Laser Therapy and Pain Relief

this is a pretty comprehensive statement about lasers.....and how they work...

although i'm sure you've looked everything up...

from what i can gather, laser therapy is relatively safe...probably safer than other therapies..or drugs...

that there is laser therapy for all kinds of treatments, including an incurable one such as spondylosis....is fantastic, in my opinion...

i know this puts things out of your control....but as long as snorkels responds and you can afford it, i think you've chosen the bet treatment for her, as you have done everything else...


----------



## xellil

yes, one of the most miraculous things about it is that it has no side effects. There is no drug in the world that can say that. I just wish I could find a 10 year study although I get the technology hasn't been around very long.

The vet techs where we go now laser themselves. One of them read it gets rid of wrinkles. 

This fellow who seems to know his stuff says it actually repairs RNA and DNA. I'm not medical enough to know what that really means, but it sounds serious. And he also says it's good for spondylosis



> Effects at the cellular level: the reduction of Reactive Oxygen Species (ROS) is a major effect of the laser light. It has been proven that the light at the proper wavelength repairs mitochondrial DNA (mDNA) and messenger RNA (mRNA), used to support and direct maintenance and metabolism in the cell.


Veterinary Cold Laser Therapy

So yes, it seems miraculous. And it really, really is. i truly believe it may change the way we treat animals and people in ways we can't even imagine today. I don't think the FDA has approved it for people yet.

But without it, things went downhill extremely fast. All the stuff I read about it says laser treatments can last for months - and in fact after our initial series the rehab people said we were done. We were not - we were back within two weeks that time. 

I have alot more control of the food! If the worst happens, I can steal a chicken. Not sure if I could break into the vet's office and give my dog laser treatments.

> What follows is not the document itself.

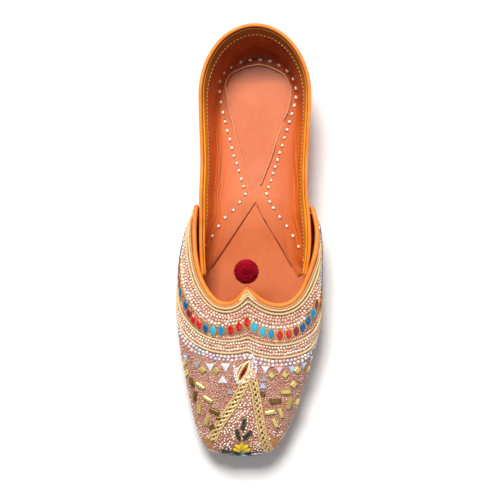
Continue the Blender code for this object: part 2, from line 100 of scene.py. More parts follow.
class Look:
    """One material. Its surface is a Principled shader."""

    def __init__(self, name, **values):
        self.material = bpy.data.materials.new(name)
        self.material.use_nodes = True
        self.tree = self.material.node_tree
        self.shader = self.tree.nodes["Principled BSDF"]
        for socket, value in values.items():
            self.shader.inputs[socket.replace("_", " ")].default_value = value

    def node(self, kind, settings=None, *inputs, output=0, **named):
        made = self.tree.nodes.new("ShaderNode" + kind)
        for key, value in (settings or {}).items():
            if key == "stops":
                self.set_stops(made.color_ramp, value)
            else:
                setattr(made, key, value)
        for place, value in list(enumerate(inputs)) + list(named.items()):
            if value is None:
                continue
            key = place if isinstance(place, int) else place.replace("_", " ")
            self.join(made.inputs[key], value)
        return Wire(self, made.outputs[output])

    def join(self, socket, value):
        if isinstance(value, Wire):
            self.tree.links.new(value.socket, socket)
        else:
            socket.default_value = value

    def set_stops(self, ramp, stops):
        while len(ramp.elements) < len(stops):
            ramp.elements.new(0.5)
        for element, (place, colour) in zip(ramp.elements, stops):
            element.position = place
            element.color = (*colour, 1.0)

    def mix(self, share, first, second):
        """A colour between two colours."""
        made = self.tree.nodes.new("ShaderNodeMix")
        made.data_type = "RGBA"
        self.join(made.inputs[0], share)
        for socket, value in ((made.inputs[6], first), (made.inputs[7], second)):
            self.join(socket, value if isinstance(value, Wire) else (*value, 1.0))
        return Wire(self, made.outputs[2])

    def noise(self, scale, detail=3.0, stretch=(1.0, 1.0, 1.0), rough=0.55):
        """Noise over the object's own coordinates, drawn out along an axis by a small stretch."""
        where = self.node("TexCoord", None, output=3)
        where = self.node("VectorMath", {"operation": "MULTIPLY"}, where, stretch)
        return self.node(
            "TexNoise", None, Vector=where, Scale=scale, Detail=detail, Roughness=rough
        )

    def cells(self, scale, feature="F1", output=0):
        where = self.node("TexCoord", None, output=3)
        return self.node("TexVoronoi", {"feature": feature}, Vector=where, Scale=scale, output=output)

    def attribute(self, name, output=0):
        return self.node("Attribute", {"attribute_name": name}, output=output)

    def surface(self, **wires):
        for socket, wire in wires.items():
            self.join(self.shader.inputs[socket.replace("_", " ")], wire)

    def bump(self, height, depth, strength=1.0):
        """Raises the surface by up to `depth` metres where the height is 1."""
        made = self.node("Bump", None, Strength=strength, Distance=depth, Height=height)
        self.join(self.shader.inputs["Normal"], made)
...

But, i would stil recommend it to anyone who has a dog with an injury or arthritis, a wound that's not healing, chronic pain etc. Might put the Rimadyl people out of business.


----------



## nikkoandem

Hi there,

I just wanted to respond to this and say that the laser you probably had used on your dog was either a cold laser or a Class 1/3 laser. The only laser that has deep therapuetic and lasting affects is the Class 4 Deep Tissue Laser. My dog was unfortunately hit by a car about 4 years ago but thank God no serious injuries except spinal misalignments and arthritis in his lower spine and neck. My dog would get occassional pinched nerves and neck stiffness and pain. So bad was the pain that he could not even turn his neck without crying. We got 7 treatments with the class 4 deep tissue laser and he is great! I take him in one time every 3 to 4 months to keep the inflammation down in his spine but the results are permanent. The laser therapeutic value is in how much energy it delivers (joules). For example, a 5 minute treatment with a cold laser will deliver maybe 150 joules at a treatment depth of 3 cm. A class 4 laser will deliver 3,500 joules of energy in that time with a treatment depth of 15 cm. Hope this helps!


----------



## Samiot85

How old was snorkels at the time you began the laser treatment?


----------



## MollyWoppy

I'm thinking she was probably around 12 or 13. She was adopted as an golden oldie, so unsure, but around that age if not older.


----------